- **GOAL**:
Using the material below, copy every line where "data" appears.

- **COLLECTED MATERIAL**:
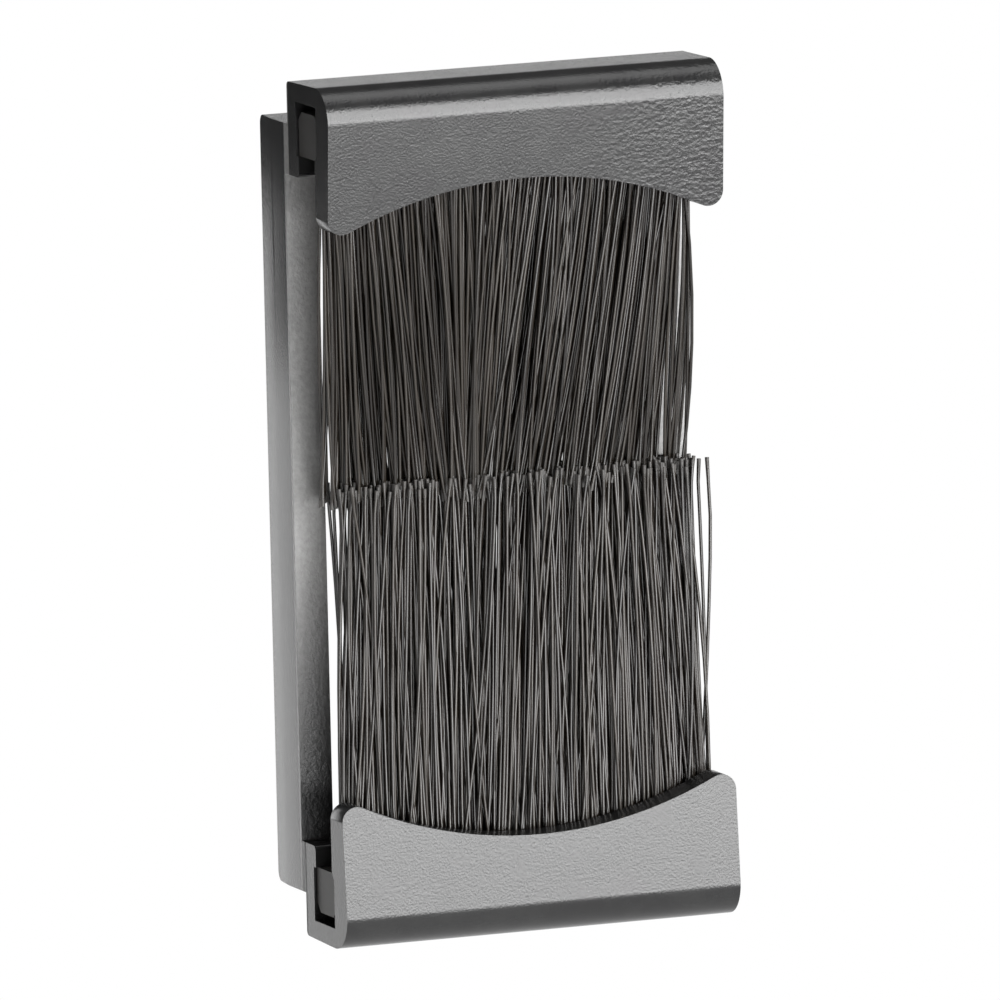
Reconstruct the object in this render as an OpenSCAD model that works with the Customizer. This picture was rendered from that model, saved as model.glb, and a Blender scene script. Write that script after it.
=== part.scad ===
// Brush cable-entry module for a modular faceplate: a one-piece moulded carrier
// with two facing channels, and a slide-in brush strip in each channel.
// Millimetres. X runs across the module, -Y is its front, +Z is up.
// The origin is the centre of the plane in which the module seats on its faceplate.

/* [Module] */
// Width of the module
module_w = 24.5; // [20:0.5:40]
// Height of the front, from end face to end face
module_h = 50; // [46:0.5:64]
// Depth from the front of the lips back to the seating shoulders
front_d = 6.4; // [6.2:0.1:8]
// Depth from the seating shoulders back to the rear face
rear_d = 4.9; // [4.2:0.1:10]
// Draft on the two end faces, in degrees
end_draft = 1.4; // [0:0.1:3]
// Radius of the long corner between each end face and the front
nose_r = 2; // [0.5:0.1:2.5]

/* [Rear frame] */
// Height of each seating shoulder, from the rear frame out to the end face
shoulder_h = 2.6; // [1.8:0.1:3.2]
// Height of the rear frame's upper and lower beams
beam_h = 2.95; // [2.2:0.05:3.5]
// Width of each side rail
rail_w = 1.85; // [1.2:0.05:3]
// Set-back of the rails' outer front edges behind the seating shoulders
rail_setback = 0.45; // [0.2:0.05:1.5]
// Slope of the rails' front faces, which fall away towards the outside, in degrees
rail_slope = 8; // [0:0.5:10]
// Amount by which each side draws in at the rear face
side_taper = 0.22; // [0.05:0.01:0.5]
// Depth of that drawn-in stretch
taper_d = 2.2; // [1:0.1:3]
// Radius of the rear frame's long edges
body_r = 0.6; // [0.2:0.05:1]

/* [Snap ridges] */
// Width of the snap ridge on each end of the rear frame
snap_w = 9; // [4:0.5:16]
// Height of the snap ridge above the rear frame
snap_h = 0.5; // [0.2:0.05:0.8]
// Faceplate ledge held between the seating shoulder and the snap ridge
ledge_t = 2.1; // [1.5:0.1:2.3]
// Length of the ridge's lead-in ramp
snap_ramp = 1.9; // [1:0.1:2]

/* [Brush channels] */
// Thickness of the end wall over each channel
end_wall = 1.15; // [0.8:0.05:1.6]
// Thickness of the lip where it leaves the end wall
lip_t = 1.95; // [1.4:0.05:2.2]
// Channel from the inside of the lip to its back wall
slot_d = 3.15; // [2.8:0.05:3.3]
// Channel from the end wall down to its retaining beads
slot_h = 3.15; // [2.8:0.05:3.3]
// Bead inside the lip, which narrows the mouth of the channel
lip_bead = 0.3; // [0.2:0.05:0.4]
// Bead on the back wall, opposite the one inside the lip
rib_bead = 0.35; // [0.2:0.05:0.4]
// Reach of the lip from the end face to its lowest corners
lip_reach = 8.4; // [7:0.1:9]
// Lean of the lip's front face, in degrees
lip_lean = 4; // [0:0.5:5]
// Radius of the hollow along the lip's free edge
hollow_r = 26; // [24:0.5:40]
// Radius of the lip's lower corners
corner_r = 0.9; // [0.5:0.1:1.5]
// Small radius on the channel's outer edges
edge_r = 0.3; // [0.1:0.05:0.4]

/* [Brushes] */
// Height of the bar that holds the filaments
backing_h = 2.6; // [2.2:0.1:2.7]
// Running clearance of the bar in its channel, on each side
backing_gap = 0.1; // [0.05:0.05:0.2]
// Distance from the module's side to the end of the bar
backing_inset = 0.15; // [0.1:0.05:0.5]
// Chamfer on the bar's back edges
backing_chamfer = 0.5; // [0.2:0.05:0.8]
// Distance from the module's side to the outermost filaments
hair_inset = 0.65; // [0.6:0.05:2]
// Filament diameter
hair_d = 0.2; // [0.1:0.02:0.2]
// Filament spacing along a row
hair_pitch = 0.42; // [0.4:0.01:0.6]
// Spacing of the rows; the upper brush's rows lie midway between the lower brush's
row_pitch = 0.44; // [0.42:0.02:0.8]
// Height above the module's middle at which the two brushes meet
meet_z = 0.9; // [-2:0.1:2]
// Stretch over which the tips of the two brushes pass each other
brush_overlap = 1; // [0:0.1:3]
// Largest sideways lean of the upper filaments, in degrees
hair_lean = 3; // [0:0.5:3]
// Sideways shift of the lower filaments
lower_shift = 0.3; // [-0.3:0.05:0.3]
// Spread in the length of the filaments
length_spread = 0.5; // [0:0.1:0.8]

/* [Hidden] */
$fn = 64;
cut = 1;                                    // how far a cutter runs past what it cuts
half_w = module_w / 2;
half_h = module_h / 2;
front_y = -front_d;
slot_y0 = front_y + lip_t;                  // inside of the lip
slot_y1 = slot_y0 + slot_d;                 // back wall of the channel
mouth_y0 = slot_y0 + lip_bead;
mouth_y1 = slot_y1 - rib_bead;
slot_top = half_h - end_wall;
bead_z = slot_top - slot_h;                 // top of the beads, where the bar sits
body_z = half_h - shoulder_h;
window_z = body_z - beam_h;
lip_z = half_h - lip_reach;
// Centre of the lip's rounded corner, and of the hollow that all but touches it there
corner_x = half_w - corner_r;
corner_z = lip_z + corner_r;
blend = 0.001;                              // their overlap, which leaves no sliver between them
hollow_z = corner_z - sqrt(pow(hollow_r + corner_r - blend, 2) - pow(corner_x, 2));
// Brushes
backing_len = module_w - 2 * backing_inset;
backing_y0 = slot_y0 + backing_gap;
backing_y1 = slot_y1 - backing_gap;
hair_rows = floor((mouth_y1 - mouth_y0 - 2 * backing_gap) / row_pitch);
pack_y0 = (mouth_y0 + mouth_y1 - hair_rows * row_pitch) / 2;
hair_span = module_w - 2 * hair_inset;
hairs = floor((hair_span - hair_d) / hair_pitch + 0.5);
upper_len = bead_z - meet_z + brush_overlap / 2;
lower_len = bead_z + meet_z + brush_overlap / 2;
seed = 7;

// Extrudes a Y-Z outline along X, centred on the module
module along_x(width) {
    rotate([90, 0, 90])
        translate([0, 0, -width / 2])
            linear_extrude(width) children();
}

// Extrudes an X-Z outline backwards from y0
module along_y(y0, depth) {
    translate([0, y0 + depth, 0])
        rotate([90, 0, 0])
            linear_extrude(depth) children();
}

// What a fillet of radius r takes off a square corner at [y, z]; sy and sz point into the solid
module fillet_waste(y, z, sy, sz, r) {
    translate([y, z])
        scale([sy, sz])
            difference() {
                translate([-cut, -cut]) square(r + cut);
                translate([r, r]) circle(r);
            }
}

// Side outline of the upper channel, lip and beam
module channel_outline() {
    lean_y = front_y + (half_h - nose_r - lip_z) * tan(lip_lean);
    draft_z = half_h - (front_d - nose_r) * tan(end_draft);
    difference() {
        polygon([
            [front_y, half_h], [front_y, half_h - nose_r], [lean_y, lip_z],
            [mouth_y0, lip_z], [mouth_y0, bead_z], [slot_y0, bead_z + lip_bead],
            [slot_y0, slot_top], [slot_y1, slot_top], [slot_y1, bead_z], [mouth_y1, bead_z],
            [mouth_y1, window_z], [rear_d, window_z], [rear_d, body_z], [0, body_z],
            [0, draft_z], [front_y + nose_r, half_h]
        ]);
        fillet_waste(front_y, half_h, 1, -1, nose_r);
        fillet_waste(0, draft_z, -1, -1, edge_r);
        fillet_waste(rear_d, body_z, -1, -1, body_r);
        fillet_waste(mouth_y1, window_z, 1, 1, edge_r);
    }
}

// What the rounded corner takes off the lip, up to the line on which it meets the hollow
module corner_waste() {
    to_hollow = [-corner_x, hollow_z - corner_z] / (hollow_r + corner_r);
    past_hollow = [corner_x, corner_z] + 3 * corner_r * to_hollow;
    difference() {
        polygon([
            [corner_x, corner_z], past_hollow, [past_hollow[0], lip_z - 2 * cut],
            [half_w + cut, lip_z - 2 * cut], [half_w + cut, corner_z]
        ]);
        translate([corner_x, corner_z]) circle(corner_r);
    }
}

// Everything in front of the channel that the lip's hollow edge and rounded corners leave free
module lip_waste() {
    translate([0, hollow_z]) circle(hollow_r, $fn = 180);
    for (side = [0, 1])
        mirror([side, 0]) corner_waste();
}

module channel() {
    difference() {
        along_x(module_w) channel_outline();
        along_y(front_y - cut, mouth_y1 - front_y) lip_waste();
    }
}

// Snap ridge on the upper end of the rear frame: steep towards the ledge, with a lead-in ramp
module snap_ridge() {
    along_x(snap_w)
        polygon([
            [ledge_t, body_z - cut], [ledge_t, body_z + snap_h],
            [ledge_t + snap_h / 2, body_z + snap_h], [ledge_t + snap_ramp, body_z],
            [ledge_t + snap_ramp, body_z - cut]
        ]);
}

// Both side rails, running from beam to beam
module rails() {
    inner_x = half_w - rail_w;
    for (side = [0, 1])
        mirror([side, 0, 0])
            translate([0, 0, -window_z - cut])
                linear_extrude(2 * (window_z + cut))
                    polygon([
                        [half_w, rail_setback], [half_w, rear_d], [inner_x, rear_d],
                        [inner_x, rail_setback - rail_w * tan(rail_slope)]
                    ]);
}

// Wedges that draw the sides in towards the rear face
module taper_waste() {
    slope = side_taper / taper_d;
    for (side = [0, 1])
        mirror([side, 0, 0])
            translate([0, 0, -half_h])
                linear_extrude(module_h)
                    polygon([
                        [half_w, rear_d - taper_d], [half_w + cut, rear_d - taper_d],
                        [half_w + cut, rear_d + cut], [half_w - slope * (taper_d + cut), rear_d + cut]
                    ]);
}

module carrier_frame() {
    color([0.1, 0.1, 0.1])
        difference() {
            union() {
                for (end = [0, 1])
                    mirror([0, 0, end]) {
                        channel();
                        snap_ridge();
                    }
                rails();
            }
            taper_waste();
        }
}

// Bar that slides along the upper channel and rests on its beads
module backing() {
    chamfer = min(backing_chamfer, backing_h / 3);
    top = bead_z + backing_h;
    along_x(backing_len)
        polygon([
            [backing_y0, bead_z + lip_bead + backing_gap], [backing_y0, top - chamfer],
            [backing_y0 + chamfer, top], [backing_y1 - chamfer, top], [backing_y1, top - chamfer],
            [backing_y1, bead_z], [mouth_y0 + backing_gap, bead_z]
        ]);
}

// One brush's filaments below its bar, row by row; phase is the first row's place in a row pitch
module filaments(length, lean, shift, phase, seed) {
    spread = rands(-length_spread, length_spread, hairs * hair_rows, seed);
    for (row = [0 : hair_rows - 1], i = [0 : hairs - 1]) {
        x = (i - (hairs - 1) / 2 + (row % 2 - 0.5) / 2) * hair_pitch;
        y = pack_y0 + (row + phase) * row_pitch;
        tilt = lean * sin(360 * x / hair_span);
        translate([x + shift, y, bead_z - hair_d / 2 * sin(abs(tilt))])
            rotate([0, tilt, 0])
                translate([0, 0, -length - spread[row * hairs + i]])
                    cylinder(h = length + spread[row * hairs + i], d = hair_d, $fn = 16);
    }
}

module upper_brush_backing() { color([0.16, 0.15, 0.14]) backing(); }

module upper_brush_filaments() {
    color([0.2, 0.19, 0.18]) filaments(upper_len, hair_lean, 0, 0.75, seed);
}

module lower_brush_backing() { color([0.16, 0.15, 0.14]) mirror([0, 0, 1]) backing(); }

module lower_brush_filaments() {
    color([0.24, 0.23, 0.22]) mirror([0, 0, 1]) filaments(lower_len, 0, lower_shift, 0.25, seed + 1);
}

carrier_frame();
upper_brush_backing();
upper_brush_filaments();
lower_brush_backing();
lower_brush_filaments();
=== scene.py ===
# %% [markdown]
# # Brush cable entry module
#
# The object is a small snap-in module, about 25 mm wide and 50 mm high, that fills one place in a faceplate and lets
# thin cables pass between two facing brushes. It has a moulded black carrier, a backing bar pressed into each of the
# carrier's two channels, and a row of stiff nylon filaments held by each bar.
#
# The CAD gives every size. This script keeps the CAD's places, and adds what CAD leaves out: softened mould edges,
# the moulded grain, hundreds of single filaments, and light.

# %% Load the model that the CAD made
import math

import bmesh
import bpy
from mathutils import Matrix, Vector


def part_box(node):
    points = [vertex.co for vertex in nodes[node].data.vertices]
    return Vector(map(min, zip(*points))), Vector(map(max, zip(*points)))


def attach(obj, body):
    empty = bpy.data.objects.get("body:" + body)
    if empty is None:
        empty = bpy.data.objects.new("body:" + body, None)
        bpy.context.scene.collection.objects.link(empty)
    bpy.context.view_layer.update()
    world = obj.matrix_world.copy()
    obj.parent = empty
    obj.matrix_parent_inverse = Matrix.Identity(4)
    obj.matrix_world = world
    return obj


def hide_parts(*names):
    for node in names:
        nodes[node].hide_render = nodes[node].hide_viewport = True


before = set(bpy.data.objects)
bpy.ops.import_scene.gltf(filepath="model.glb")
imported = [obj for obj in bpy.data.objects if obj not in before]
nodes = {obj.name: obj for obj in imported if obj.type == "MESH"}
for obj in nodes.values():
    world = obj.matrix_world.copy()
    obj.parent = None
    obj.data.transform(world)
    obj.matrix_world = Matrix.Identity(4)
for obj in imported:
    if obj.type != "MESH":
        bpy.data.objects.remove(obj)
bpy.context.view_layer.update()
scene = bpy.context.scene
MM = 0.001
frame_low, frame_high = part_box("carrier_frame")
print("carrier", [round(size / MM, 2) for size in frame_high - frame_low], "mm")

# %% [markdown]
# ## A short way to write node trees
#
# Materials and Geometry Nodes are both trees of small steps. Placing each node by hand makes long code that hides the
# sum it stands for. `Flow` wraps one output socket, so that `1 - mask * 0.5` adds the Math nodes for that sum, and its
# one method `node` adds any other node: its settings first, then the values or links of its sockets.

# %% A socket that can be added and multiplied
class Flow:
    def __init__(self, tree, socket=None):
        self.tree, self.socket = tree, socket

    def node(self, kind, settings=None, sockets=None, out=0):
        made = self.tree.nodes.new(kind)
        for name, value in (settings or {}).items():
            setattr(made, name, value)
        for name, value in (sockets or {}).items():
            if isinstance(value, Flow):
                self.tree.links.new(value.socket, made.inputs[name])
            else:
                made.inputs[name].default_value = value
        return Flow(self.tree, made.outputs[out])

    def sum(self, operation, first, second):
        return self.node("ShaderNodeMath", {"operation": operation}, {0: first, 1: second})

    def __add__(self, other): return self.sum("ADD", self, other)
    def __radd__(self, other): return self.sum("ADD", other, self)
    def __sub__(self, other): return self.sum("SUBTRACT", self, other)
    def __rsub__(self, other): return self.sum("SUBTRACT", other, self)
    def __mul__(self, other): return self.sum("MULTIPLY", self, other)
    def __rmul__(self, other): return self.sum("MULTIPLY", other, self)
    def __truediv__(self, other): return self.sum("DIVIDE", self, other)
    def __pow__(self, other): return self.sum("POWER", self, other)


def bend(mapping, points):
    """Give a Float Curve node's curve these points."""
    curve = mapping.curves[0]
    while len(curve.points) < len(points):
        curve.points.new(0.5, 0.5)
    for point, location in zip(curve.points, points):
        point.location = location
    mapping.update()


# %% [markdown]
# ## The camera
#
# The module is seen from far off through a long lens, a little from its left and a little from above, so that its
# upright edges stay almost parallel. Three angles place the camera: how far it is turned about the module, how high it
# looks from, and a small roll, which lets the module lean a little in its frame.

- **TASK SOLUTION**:
    points = [vertex.co for vertex in nodes[node].data.vertices]
    empty = bpy.data.objects.get("body:" + body)
        empty = bpy.data.objects.new("body:" + body, None)
before = set(bpy.data.objects)
imported = [obj for obj in bpy.data.objects if obj not in before]
    obj.data.transform(world)
        bpy.data.objects.remove(obj)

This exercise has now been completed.